Task prompt: Please quote exactly the opening lines of the data, from the first line to the one where "period cells across." appears.

== Data to process

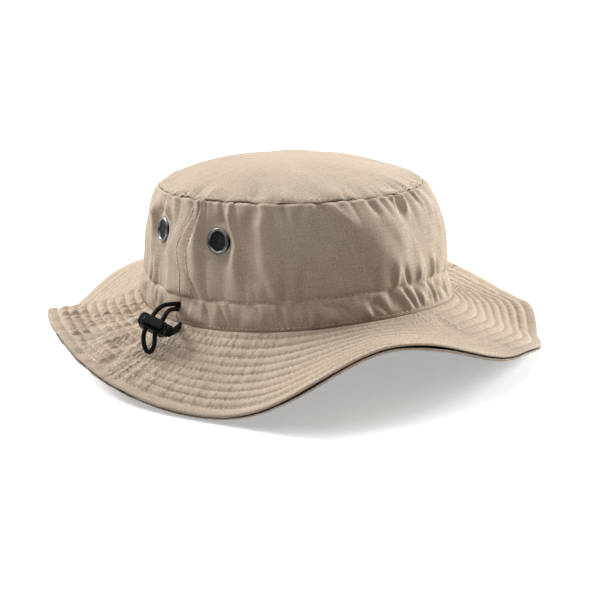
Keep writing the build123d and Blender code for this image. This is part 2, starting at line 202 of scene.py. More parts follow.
def noise(across, along, seed, period):
    """Smooth noise from -1 to 1 on a unit grid, which repeats after period cells across.

    A sine with large factors gives each corner of the grid a scattered value of its own.
    """
    cell_x, cell_y = np.floor(across), np.floor(along)
    share_x, share_y = ease(across - cell_x, 0, 1), ease(along - cell_y, 0, 1)

    def corner(step_x, step_y):
        mixed = np.sin(((cell_x + step_x) % period) * 12.9898 + (cell_y + step_y) * 78.233 + seed * 37.719)
        spread = mixed * 4375.5453
        return 2 * (spread - np.floor(spread)) - 1

    low = corner(0, 0) * (1 - share_x) + corner(1, 0) * share_x
    high = corner(0, 1) * (1 - share_x) + corner(1, 1) * share_x
    return low * (1 - share_y) + high * share_y


# ---- the crown's and the brim's surfaces ----

def ring(heading, half_width, half_length, height, saddle):
    turn = np.radians(heading)
    across = half_width * np.cos(turn)
    along = half_length * np.sin(turn)
    reach = np.hypot(across, along)
    rise = height + saddle * (along**2 - across**2) / reach**2
    return np.stack([half_width * across / reach, half_length * along / reach, rise], -1)


def wall_axes(heading):
    """Foot of the crown's side, its direction up the cloth and its direction out of it."""
    foot = ring(heading, **BRIM_SEAM)
    up = unit(ring(heading, **TOP_SEAM) - foot)
    turn = np.radians(heading)
    return foot, up, np.cross(up, unit(np.cross(flat_direction(turn), up)))


def wall_height(heading):
    return np.linalg.norm(ring(heading, **TOP_SEAM) - ring(heading, **BRIM_SEAM), axis=-1)


ROUND = np.linspace(ROUND_START, SIDE_SEAM, 721)
steps_round = np.linalg.norm(np.diff(ring(ROUND, **BRIM_SEAM), axis=0), axis=1)
GIRTH = steps_round.sum()
LENGTH_ROUND = np.concatenate([[0], np.cumsum(steps_round)])


def round_length(heading):
    """Length round the brim seam from the right side seam to a heading, in millimetres."""
    return np.interp(away(heading, LEFT_SEAM), ROUND - LEFT_SEAM, LENGTH_ROUND)


def folds(heading, along, count, length, seed, slant=0.0):
    """Smooth folds: count cells once round, each this long, leaning by slant cells per millimetre."""
    across = round_length(heading) / GIRTH * count + slant * along
    return noise(across, along / length, seed, count)


CHANNEL_LINE = 16.2         # stitch lines up the crown's side
FOOT_LINE = 2.4
TOP_LINE = 1.8              # stitch line on the crown's top, in from its seam

# how strong each kind of pucker is, by heading
SEAM_PUCKERS = [(-183, 1.0), (-150, 0.9), (-135, 0.5), (-115, 0.7), (-95, 1.0), (-60, 0.9), (0, 0.7),
                (60, 0.8), (120, 0.7), (150, 0.8), (178, 1.0)]
GATHERS = [(-183, 1.5), (-165, 0.9), (-120, 0.5), (-100, 1.1), (-60, 1.1), (-30, 0.6), (60, 0.6),
           (140, 0.9), (158, 1.6), (178, 1.5)]
CHANNEL_FOLDS = [(-183, 1.0), (-165, 1.6), (-128, 1.9), (-105, 1.7), (-70, 1.3), (-40, 0.9),
                 (40, 0.8), (110, 0.8), (150, 1.3), (178, 1.0)]

FOLD_STRENGTH = 2.5
DEEPEST = 2.4               # no fold goes further in than this, or the tapes inside would show
# single folds down the side: heading and height of each end, width and height of the ridge
SIDE_FOLDS = [
    ((-161.0, 66), (-160.5, 22), 3.0, 1.5),
    ((-165.3, 60), (-164.2, 20), 2.6, -1.3),
    ((-153.5, 62), (-155.5, 26), 4.5, -0.9),
    ((-149.0, 60), (-150.5, 20), 4.0, 0.8),
    ((-144.0, 64), (-141.0, 24), 5.0, -0.7),
    ((-125.5, 66), (-118.0, 46), 4.0, -1.0),
    ((-120.5, 66), (-112.0, 44), 4.0, 0.7),
    ((-87.0, 66), (-89.0, 50), 2.2, -1.0),
    ((-84.0, 66), (-85.5, 48), 2.4, 0.9),
    ((-76.5, 66), (-73.0, 54), 2.0, -0.9),
    ((-104.0, 66), (-101.0, 54), 2.2, -0.7),
    ((-100.0, 17), (-98.0, 32), 2.4, 0.7),
    ((-93.0, 17), (-95.0, 28), 2.0, -0.7),
    ((-86.0, 17), (-84.0, 27), 2.0, 0.6),
    ((-75.0, 17), (-72.0, 32), 2.4, 0.8),
    ((-69.0, 17), (-68.0, 28), 2.0, -0.7),
    ((-206.0, 60), (-200.0, 24), 3.2, 1.0),
    ((-201.0, 62), (-193.0, 26), 3.0, -0.9),
    ((-195.0, 64), (-189.0, 30), 2.6, 0.9),
    ((-147.0, 17), (-152.0, 42), 3.0, 0.7),
    ((-145.0, 17), (-143.0, 44), 2.6, -0.7),
    ((-142.5, 17), (-136.0, 46), 3.0, 0.6),
    ((-172.0, 17), (-178.5, 36), 2.2, 0.7),
    ((-175.5, 17), (-181.0, 32), 1.8, -0.6),
    ((-132.5, 66), (-136.0, 50), 2.6, -0.7),
    ((-140.0, 66), (-138.0, 54), 2.0, -0.7),
    ((-176.0, 64), (-174.0, 20), 3.0, 0.8),
    ((-172.0, 40), (-171.0, 18), 3.0, -0.7),
]


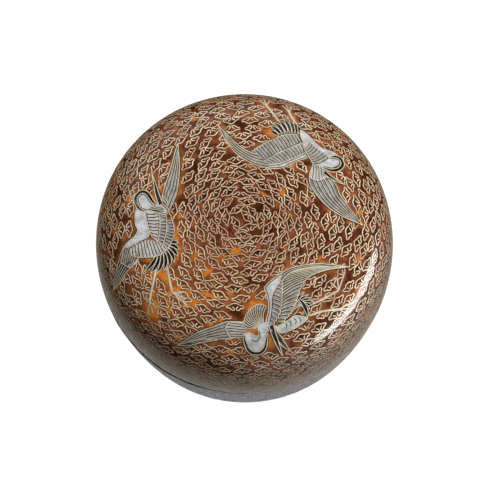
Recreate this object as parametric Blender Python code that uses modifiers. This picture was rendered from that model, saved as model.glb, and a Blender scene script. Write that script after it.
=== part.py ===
"""A round cloisonne box with a lift-off lid, turned about the Z axis.

Metres, +Z up. The origin is the middle of the foot ring's underside, and the lid is on.
"""

import math

import bpy

# Outside sizes
BODY_RADIUS = 0.045  # at the seam, where lid and base meet
LID_RISE = 0.0317  # from the lid's rim to the top of its crown
BASE_DEPTH = 0.034  # from the seam down to the underside
SEAM_GAP = 0.0003  # lid rim above base rim

# The lid's outline: crown, shoulder and wall are three arcs, each tangent to the next
CROWN_RADIUS = 0.213
SHOULDER_RADIUS = 0.016
LID_WALL_RADIUS = 0.079

# The base's outline: a wall arc, then a corner arc that ends level on the underside
BASE_WALL_RADIUS = 0.310
CORNER_RADIUS = 0.005

# Foot ring
FOOT_RADIUS = 0.034
FOOT_WIDTH = 0.0025
FOOT_HEIGHT = 0.002

# Copper with enamel on both faces
WALL = 0.002

# The collar inside the base that keeps the lid in place
COLLAR_THICKNESS = 0.001
COLLAR_RISE = 0.004  # above the seam
COLLAR_DROP = 0.003  # below the seam, where it is soldered to the wall
COLLAR_CLEARANCE = 0.0004  # between collar and lid

# How finely round things are cut into flats
TURN_STEPS = 72
CROWN_STEPS = 5
SHOULDER_STEPS = 8
WALL_STEPS = 4
CORNER_STEPS = 6

# Worked out from the sizes above
UNDERSIDE = FOOT_HEIGHT
SEAM = UNDERSIDE + BASE_DEPTH
LID_RIM = SEAM + SEAM_GAP
LID_TOP = LID_RIM + LID_RISE

GLAZE_BROWN = (0.085, 0.030, 0.012, 1.0)


def arc(centre, radius, first, last, steps):
    """Points of an arc about centre, from one angle to another. Angle 0 points up, 90 degrees outwards."""
    turns = [first + (last - first) * step / steps for step in range(steps + 1)]
    return [(centre[0] + radius * math.sin(turn), centre[1] + radius * math.cos(turn)) for turn in turns]


def meeting_point(centre_a, reach_a, centre_b, reach_b):
    """The outer of the two points that lie reach_a from centre_a and reach_b from centre_b."""
    across = (centre_b[0] - centre_a[0], centre_b[1] - centre_a[1])
    span = math.hypot(*across)
    along = (reach_a**2 - reach_b**2 + span**2) / (2 * span)
    aside = math.sqrt(reach_a**2 - along**2)
    return (
        centre_a[0] + (along * across[0] + aside * across[1]) / span,
        centre_a[1] + (along * across[1] - aside * across[0]) / span,
    )


def angle_of(centre, point):
    """The angle of a point about a centre, as arc counts it."""
    return math.atan2(point[0] - centre[0], point[1] - centre[1])


def lid_outline(depth):
    """The lid's surface at a depth below the outside, from the crown's middle out to the rim."""
    crown = (0.0, LID_TOP - CROWN_RADIUS)
    wall = (BODY_RADIUS - LID_WALL_RADIUS, LID_RIM)
    shoulder = meeting_point(crown, CROWN_RADIUS - SHOULDER_RADIUS, wall, LID_WALL_RADIUS - SHOULDER_RADIUS)
    crown_edge = angle_of(crown, shoulder)
    wall_top = angle_of(wall, shoulder)
    points = arc(crown, CROWN_RADIUS - depth, 0.0, crown_edge, CROWN_STEPS)
    points += arc(shoulder, SHOULDER_RADIUS - depth, crown_edge, wall_top, SHOULDER_STEPS)[1:]
    points += arc(wall, LID_WALL_RADIUS - depth, wall_top, math.pi / 2, WALL_STEPS)[1:]
    return points


def base_outline(depth, drop):
    """The base's surface at a depth below the outside, from drop under the seam to the corner's end."""
    wall = (BODY_RADIUS - BASE_WALL_RADIUS, SEAM)
    corner_height = UNDERSIDE + CORNER_RADIUS
    reach = BASE_WALL_RADIUS - CORNER_RADIUS
    corner = (wall[0] + math.sqrt(reach**2 - (SEAM - corner_height) ** 2), corner_height)
    wall_start = math.pi / 2 + math.asin(drop / (BASE_WALL_RADIUS - depth))
    wall_end = angle_of(wall, corner)
    points = arc(wall, BASE_WALL_RADIUS - depth, wall_start, wall_end, WALL_STEPS)
    points += arc(corner, CORNER_RADIUS - depth, wall_end, math.pi, CORNER_STEPS)[1:]
    return points


def lid_profile():
    """Down the lid's outside, across its rim and back up the inside to the axis."""
    return lid_outline(0.0) + lid_outline(WALL)[::-1]


def base_profile():
    """Out over the base's floor, up the inside and over the collar, then down the outside to the axis."""
    inside = base_outline(WALL, COLLAR_DROP)[::-1]
    floor = inside[0][1]
    collar_outside = BODY_RADIUS - WALL - COLLAR_CLEARANCE
    collar_inside = collar_outside - COLLAR_THICKNESS
    collar = [
        (collar_inside, SEAM - COLLAR_DROP),
        (collar_inside, SEAM + COLLAR_RISE),
        (collar_outside, SEAM + COLLAR_RISE),
        (collar_outside, SEAM),
    ]
    foot = [
        (FOOT_RADIUS, UNDERSIDE),
        (FOOT_RADIUS, 0.0),
        (FOOT_RADIUS - FOOT_WIDTH, 0.0),
        (FOOT_RADIUS - FOOT_WIDTH, UNDERSIDE),
    ]
    return [(0.0, floor)] + inside + collar + base_outline(0.0, 0.0) + foot + [(0.0, UNDERSIDE)]


def clear_scene():
    for thing in list(bpy.data.objects):
        bpy.data.objects.remove(thing, do_unlink=True)


def glaze(name, colour):
    """Polished enamel: glassy, with the metal wires under it left to the colour."""
    material = bpy.data.materials.new(name)
    material.use_nodes = True
    shader = material.node_tree.nodes["Principled BSDF"]
    shader.inputs["Base Color"].default_value = colour
    shader.inputs["Roughness"].default_value = 0.18
    shader.inputs["Metallic"].default_value = 0.0
    material.diffuse_color = colour
    return material


def turned(name, profile, material, collection):
    """A solid of revolution: the profile as an edge chain, and a Screw modifier about Z."""
    mesh = bpy.data.meshes.new(name)
    edges = [(i, i + 1) for i in range(len(profile) - 1)]
    mesh.from_pydata([(r, 0.0, z) for r, z in profile], edges, [])
    piece = bpy.data.objects.new(name, mesh)
    collection.objects.link(piece)
    mesh.materials.append(material)
    screw = piece.modifiers.new("Turn", "SCREW")
    screw.axis = "Z"
    screw.angle = 2 * math.pi
    screw.steps = TURN_STEPS
    screw.render_steps = TURN_STEPS
    screw.use_smooth_shade = True
    screw.use_merge_vertices = True
    screw.merge_threshold = 0.00001
    return piece


def build():
    clear_scene()
    box = bpy.data.collections.new("cloisonne_box")
    bpy.context.scene.collection.children.link(box)
    turned("lid", lid_profile(), glaze("lid_glaze", GLAZE_BROWN), box)
    turned("base", base_profile(), glaze("base_glaze", GLAZE_BROWN), box)


build()
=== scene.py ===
# %% [markdown]
# The object is a round box of enamelled copper: a deep bowl and a domed lid that lifts off. Thin
# gilt wires stand on the copper and draw clouds and three cranes, and enamel fills the cells
# between them. The CAD model gives the two shells at their true size. They are loaded first,
# because everything here is fitted to them.

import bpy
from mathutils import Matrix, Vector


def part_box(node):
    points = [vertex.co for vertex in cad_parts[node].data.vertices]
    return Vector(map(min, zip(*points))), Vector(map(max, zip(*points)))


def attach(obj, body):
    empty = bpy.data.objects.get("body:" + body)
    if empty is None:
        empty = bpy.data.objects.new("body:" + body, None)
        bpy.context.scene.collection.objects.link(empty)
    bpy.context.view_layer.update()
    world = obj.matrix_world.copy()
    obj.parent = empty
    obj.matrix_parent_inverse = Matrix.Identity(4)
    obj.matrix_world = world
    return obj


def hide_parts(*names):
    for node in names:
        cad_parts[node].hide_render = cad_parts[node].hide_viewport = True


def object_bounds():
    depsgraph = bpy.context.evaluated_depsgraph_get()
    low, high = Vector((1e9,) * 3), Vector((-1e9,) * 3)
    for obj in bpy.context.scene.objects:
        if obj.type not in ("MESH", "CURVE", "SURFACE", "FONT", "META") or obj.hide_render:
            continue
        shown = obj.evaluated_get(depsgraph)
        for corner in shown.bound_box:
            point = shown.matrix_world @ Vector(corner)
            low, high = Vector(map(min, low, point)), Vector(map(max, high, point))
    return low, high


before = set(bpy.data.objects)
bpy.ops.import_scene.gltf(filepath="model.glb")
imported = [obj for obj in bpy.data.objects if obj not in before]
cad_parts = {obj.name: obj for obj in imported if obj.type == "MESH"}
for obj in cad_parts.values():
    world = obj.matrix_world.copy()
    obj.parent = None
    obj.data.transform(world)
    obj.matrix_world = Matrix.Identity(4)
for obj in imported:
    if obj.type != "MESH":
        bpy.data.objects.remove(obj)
cad_low, cad_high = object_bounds()
print("CAD box in metres:", [round(value, 4) for value in (*cad_low, *cad_high)])

# %% [markdown]
# Blender's own modules do the modelling. The random generator gets a seed, so the hand-made
# unevenness of the clouds comes out the same on every run.

# %% Modules
import bisect
import itertools
import math
import random

import bmesh
import bpy
from mathutils import Matrix, Vector, kdtree

MM = 0.001
hand = random.Random(7)

# %% [markdown]
# The box is turned, so one outline says everything about its form. Its main sizes are read from the
# loaded pieces, and the radii of its arcs are the ones the shells were made with. A lathe pattern
# could be drawn point by point, but arcs that meet in a common tangent give the smooth shoulder of
# a real spun box.

# %% Sizes of the turned form
lid_low, lid_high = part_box("lid")
base_low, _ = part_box("base")
BODY_RADIUS = lid_high.x
LID_TOP = lid_high.z
LID_RIM = lid_low.z
SEAM_GAP = 0.3 * MM
SEAM = LID_RIM - SEAM_GAP
FOOT_HEIGHT = 2.0 * MM
UNDERSIDE = base_low.z + FOOT_HEIGHT
CROWN_RADIUS = 213 * MM
SHOULDER_RADIUS = 16 * MM
LID_WALL_RADIUS = 79 * MM
BASE_WALL_RADIUS = 310 * MM
CORNER_RADIUS = 5 * MM
WALL = 2 * MM
print("body radius", round(BODY_RADIUS, 4), "lid", round(LID_RIM, 4), "to", round(LID_TOP, 4))

# %% The outline as tangent arcs
def arc(centre, radius, first, last, steps):
    """Points of an arc about centre. Angle 0 points up, 90 degrees outwards."""
    across, up = centre
    turns = [first + (last - first) * step / steps for step in range(steps + 1)]
    return [(across + radius * math.sin(turn), up + radius * math.cos(turn)) for turn in turns]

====

Exercise answer:
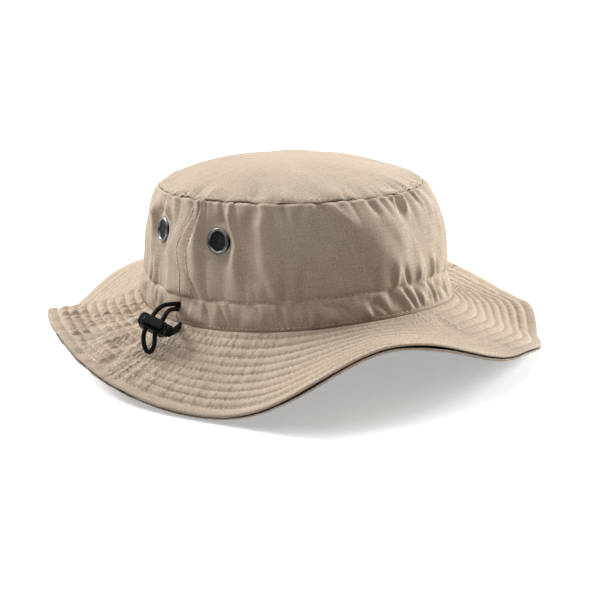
Keep writing the build123d and Blender code for this image. This is part 2, starting at line 202 of scene.py. More parts follow.
def noise(across, along, seed, period):
    """Smooth noise from -1 to 1 on a unit grid, which repeats after period cells across.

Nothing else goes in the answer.